[This is my contribution for the media revolution book, ed. by stephen kovats, which will appear this fall, as a wrap up of the ostranenie exhibits, the series of east european media art shows which took place in the bauhaus/dessau in east germany. the text is rather desperate, dark, written after the collapse of the international help b-92 campaign, before the first media/net initiatives in macedonia and albania took off. the real role of internet over these three months still has to be evaluated. a lot of what has been written in newspapers about the ‘heroic role of the internet’ is itself part of a larger infowar. it is for sure that both the independent media in ex-yugoslavia (including B92) and their supporting NGO campaigns in the West (such as press now, here in amsterdam) were not at all prepared for this increasing role the internet played in the media wars. voices of kosov@-albanians have virtually been absent on the net, and remain so. still, the amount of information, the sheer overload during these tense weeks has been impressive. the questions which have been raised this spring, from all sides, will keep us busy for a while, that much is clear. geert] —- War In The Age of Internet Some thoughts and reports, spring 1999 By Geert Lovink
What is (net)activism these days? Why wear a “Dazed and Confused” T-shirt? You know, the lifestyle magazine… Or “Help B92”, the support campaign for the banned Belgrade independent conglomerate, for that matter?

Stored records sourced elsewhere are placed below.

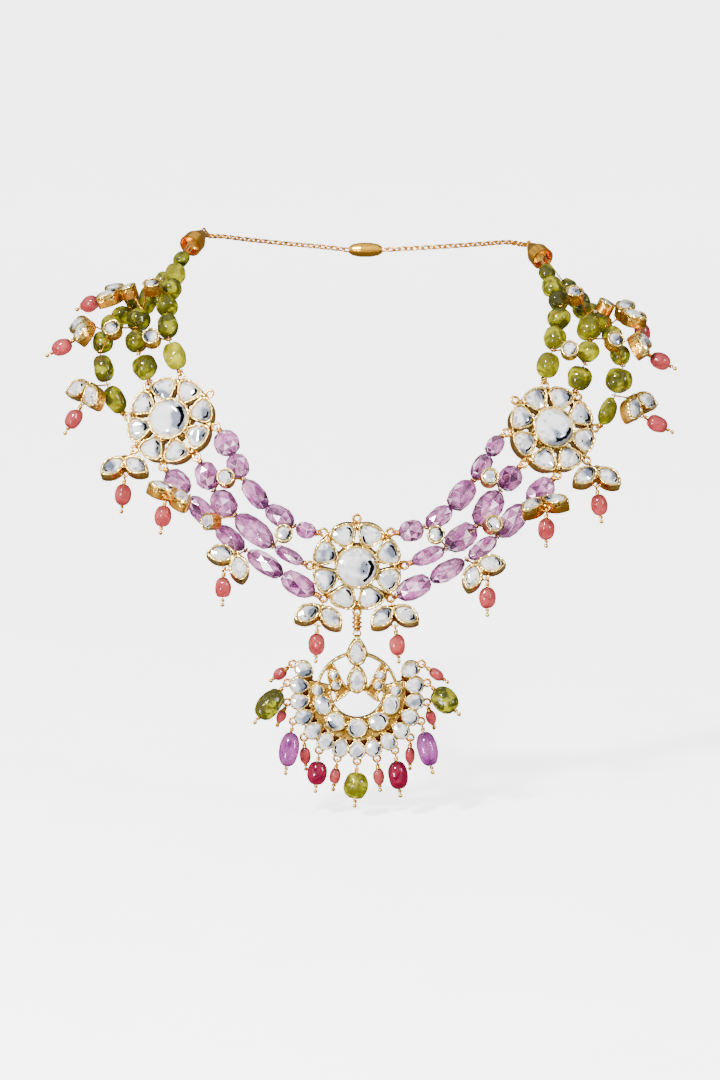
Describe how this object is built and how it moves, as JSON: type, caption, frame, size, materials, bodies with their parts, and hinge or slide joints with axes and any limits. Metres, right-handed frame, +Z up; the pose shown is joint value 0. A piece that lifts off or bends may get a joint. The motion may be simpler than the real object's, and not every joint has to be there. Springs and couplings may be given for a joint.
{
  "type": "necklace",
  "caption": "Short necklace of green and violet bead strings with round stone-set flower settings, leaf drops and a swinging crescent pendant hung with bead drops.",
  "frame": {"origin": "middle of the neck hollow at the height of the end caps, where a neck or a stand's neck passes through the collar", "axes": "+Z up out of the neck hollow, +X to the right of the necklace seen from the front, +Y to the back chain"},
  "size_m": [0.2161, 0.1461, 0.1881],
  "materials": {
    "gold": "hand-burnished gold over sheet metal",
    "cut_stone": "clear foil-backed stone",
    "green_stone": "polished tumbled stone",
    "violet_stone": "faceted and polished",
    "pink_stone": "polished",
    "ruby_stone": "polished",
    "thread": "twisted beading thread"
  },
  "bodies": {
    "collar": {"medallion_left": "gold", "medallion_centre": "gold", "medallion_right": "gold", "medallion_left_stones": "cut_stone", "medallion_centre_stones": "cut_stone", "medallion_right_stones": "cut_stone", "green_left_inner": "green_stone", "green_left_middle": "green_stone", "green_left_outer": "green_stone", "green_right_inner": "green_stone", "green_right_middle": "green_stone", "green_right_outer": "green_stone", "violet_left_inner": "violet_stone", "violet_left_middle": "violet_stone", "violet_left_outer": "violet_stone", "violet_right_inner": "violet_stone", "violet_right_middle": "violet_stone", "violet_right_outer": "violet_stone", "threads_green_left": "thread", "threads_green_right": "thread", "threads_violet_left": "thread", "threads_violet_right": "thread", "collets_left": "gold", "collets_right": "gold", "collet_stones_left": "cut_stone", "collet_stones_right": "cut_stone", "leaf_left_1": "gold", "leaf_left_2": "gold", "leaf_left_3": "gold", "leaf_left_4": "gold", "leaf_left_5": "gold", "leaf_left_6": "gold", "leaf_left_7": "gold", "leaf_right_1": "gold", "leaf_right_2": "gold", "leaf_right_3": "gold", "leaf_right_4": "gold", "leaf_right_5": "gold", "leaf_right_6": "gold", "leaf_right_7": "gold", "leaf_stones_left": "cut_stone", "leaf_stones_right": "cut_stone", "leaf_beads_left": "pink_stone", "leaf_beads_right": "pink_stone", "leaf_pins_left": "gold", "leaf_pins_right": "gold", "end_cap_left": "gold", "end_cap_right": "gold", "back_chain_left": "gold", "back_chain_right": "gold", "clasp": "gold"},
    "pendant": {"pendant_frame": "gold", "pendant_pears": "cut_stone", "pendant_bail": "gold", "pendant_pins": "gold", "pendant_pink_beads": "pink_stone", "pendant_ruby_beads": "ruby_stone", "pendant_violet_beads": "violet_stone", "pendant_green_beads": "green_stone"}
  },
  "joints": [
    {"name": "pendant_swing", "type": "hinge", "parent": "collar", "child": "pendant", "pos_m": [-0.003, -0.07275, -0.11115], "axis": [-1, 0, 0], "range_deg": [-20, 80]}
  ]
}
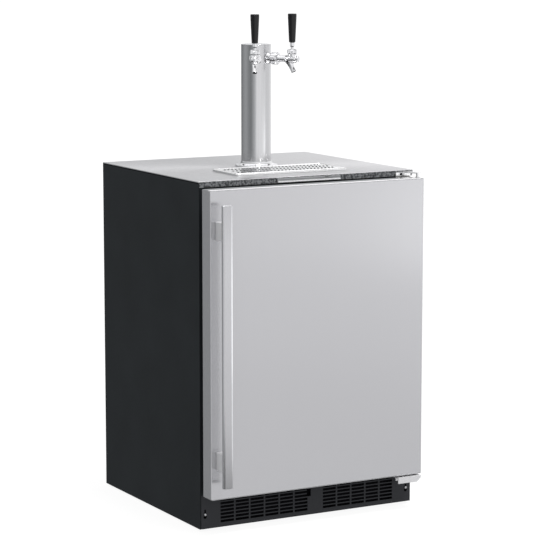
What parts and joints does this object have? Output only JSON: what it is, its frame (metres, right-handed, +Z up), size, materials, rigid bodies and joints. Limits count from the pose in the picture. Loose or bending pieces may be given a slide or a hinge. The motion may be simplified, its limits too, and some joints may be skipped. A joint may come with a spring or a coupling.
{
  "type": "kegerator",
  "caption": "Refrigerated keg cabinet with a hinged steel door, bar handle, drip tray and a draft tower whose faucets open with black tap handles.",
  "frame": {"origin": "centre of the resting footprint's bounding box, on the floor under the levelling feet", "axes": "+Z up, -Y towards the user (the door's face), +X to the user's right (the hinge side)"},
  "size_m": [0.606, 0.649, 1.2537],
  "materials": {
    "black": "satin",
    "trim": "satin",
    "steel": "satin",
    "door": "satin",
    "handle": "satin",
    "chrome": "polished",
    "bright": "satin",
    "zinc": "satin",
    "galvanised": "matte",
    "fins": "matte",
    "bezel": "satin",
    "liner": "satin",
    "foam": "matte",
    "rubber": "matte",
    "hose": "satin",
    "gloss_black": "gloss"
  },
  "bodies": {
    "cabinet": {"foam_insulation": "foam", "inner_liner": "liner", "front_frame": "black", "side_panel_left": "black", "side_panel_right": "black", "back_panel": "black", "base_pan": "galvanised", "worktop": "steel", "kick_grille": "trim", "grille_screw_left": "zinc", "grille_screw_right": "zinc", "front_trim": "trim", "control_bezel": "bezel", "top_hinge_bracket": "bright", "top_hinge_screw": "black", "bottom_hinge_bracket": "bright", "compressor": "black", "condenser_coil": "fins", "condenser_fan_bracket": "galvanised", "power_inlet": "black", "evaporator_cover": "liner", "drip_tray": "steel", "tower_flange": "chrome", "tower_column": "steel", "tower_insulation": "foam", "tower_cap": "chrome", "shank_left": "chrome", "beer_line_left": "hose", "coupling_nut_left": "chrome", "faucet_body_left": "chrome", "bonnet_left": "chrome", "shank_right": "chrome", "beer_line_right": "hose", "coupling_nut_right": "chrome", "faucet_body_right": "chrome", "bonnet_right": "chrome"},
    "door": {"door_skin": "door", "door_foam": "foam", "door_inner_panel": "liner", "door_gasket": "rubber", "hinge_bush_top": "zinc", "hinge_bush_bottom": "zinc", "handle_bar": "handle", "handle_bracket_top": "handle", "handle_bracket_bottom": "handle"},
    "lever_left": {"lever_left": "chrome", "tap_handle_left": "gloss_black"},
    "valve_shaft_left": {"valve_shaft_left": "zinc"},
    "lever_right": {"lever_right": "chrome", "tap_handle_right": "gloss_black"},
    "valve_shaft_right": {"valve_shaft_right": "zinc"},
    "drip_grille": {"drip_grille": "steel"},
    "condenser_fan": {"condenser_fan": "trim"},
    "evaporator_fan": {"evaporator_fan": "trim"},
    "foot_front_left": {"foot_front_left": "rubber"},
    "foot_front_right": {"foot_front_right": "rubber"},
    "foot_rear_left": {"foot_rear_left": "rubber"},
    "foot_rear_right": {"foot_rear_right": "rubber"},
    "temperature_key_down": {"temperature_key_down": "bezel"},
    "temperature_key_up": {"temperature_key_up": "bezel"}
  },
  "joints": [
    {"name": "door_hinge", "type": "hinge", "parent": "cabinet", "child": "door", "pos_m": [0.293, -0.2645, 0.091], "axis": [0, 0, 1], "range_deg": [0, 110]},
    {"name": "lever_left_pivot", "type": "hinge", "parent": "cabinet", "child": "lever_left", "pos_m": [-0.0535, -0.04917, 1.154], "axis": [0.866, -0.5, 0], "range_deg": [0, 30]},
    {"name": "valve_shaft_left_slide", "type": "slide", "parent": "cabinet", "child": "valve_shaft_left", "axis": [-0.5, -0.866, 0], "range_m": [-0.0065, 0]},
    {"name": "lever_right_pivot", "type": "hinge", "parent": "cabinet", "child": "lever_right", "pos_m": [0.0535, -0.04917, 1.154], "axis": [0.866, 0.5, 0], "range_deg": [0, 30]},
    {"name": "valve_shaft_right_slide", "type": "slide", "parent": "cabinet", "child": "valve_shaft_right", "axis": [0.5, -0.866, 0], "range_m": [-0.0065, 0]},
    {"name": "drip_grille_lift", "type": "slide", "parent": "cabinet", "child": "drip_grille", "axis": [0, 0, 1], "range_m": [0, 0.03]},
    {"name": "condenser_fan_spin", "type": "hinge", "parent": "cabinet", "child": "condenser_fan", "pos_m": [0.12, 0.1965, 0.114], "axis": [0, 1, 0], "continuous": true},
    {"name": "evaporator_fan_spin", "type": "hinge", "parent": "cabinet", "child": "evaporator_fan", "pos_m": [0, 0.2175, 0.661], "axis": [0, 1, 0], "continuous": true},
    {"name": "foot_front_left_level", "type": "slide", "parent": "cabinet", "child": "foot_front_left", "axis": [0, 0, -1], "range_m": [0, 0.015]},
    {"name": "foot_front_right_level", "type": "slide", "parent": "cabinet", "child": "foot_front_right", "axis": [0, 0, -1], "range_m": [0, 0.015]},
    {"name": "foot_rear_left_level", "type": "slide", "parent": "cabinet", "child": "foot_rear_left", "axis": [0, 0, -1], "range_m": [0, 0.015]},
    {"name": "foot_rear_right_level", "type": "slide", "parent": "cabinet", "child": "foot_rear_right", "axis": [0, 0, -1], "range_m": [0, 0.015]},
    {"name": "temperature_key_down_press", "type": "slide", "parent": "cabinet", "child": "temperature_key_down", "axis": [0, 1, 0], "range_m": [0, 0.0006], "stiffness_N_per_m": 500, "springref_m": -0.0006},
    {"name": "temperature_key_up_press", "type": "slide", "parent": "cabinet", "child": "temperature_key_up", "axis": [0, 1, 0], "range_m": [0, 0.0006], "stiffness_N_per_m": 500, "springref_m": -0.0006}
  ],
  "couplings": [
    {"joint": "valve_shaft_left_slide", "follows": "lever_left_pivot", "m_per_rad": -0.012},
    {"joint": "valve_shaft_right_slide", "follows": "lever_right_pivot", "m_per_rad": -0.012}
  ]
}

It is not the ‘why’ but ‘how’ which fascinates. Click here, order the T-shirt NOW. Engagement is a non issue for the Low Identity People, the High Intensity Crowds. Why wonder? Enjoy, get outraged. “Make War, Love Later.” There are always some lost moments, not yet colonized by the cruelly true so-called ‘economy of attention’. Enter vague terrains, free slots of good will, yet to be filled. Once we have left behind boring political principles, a universe of activism unfolds before our eyes. Cool data do not stick onto smooth surfaces. Unclassified resistance. Tell me, was it two steps forward, one step back? Or one step forward two steps back? Little time for reflection, even less to concentrate and browse for new ideas. Let us move on.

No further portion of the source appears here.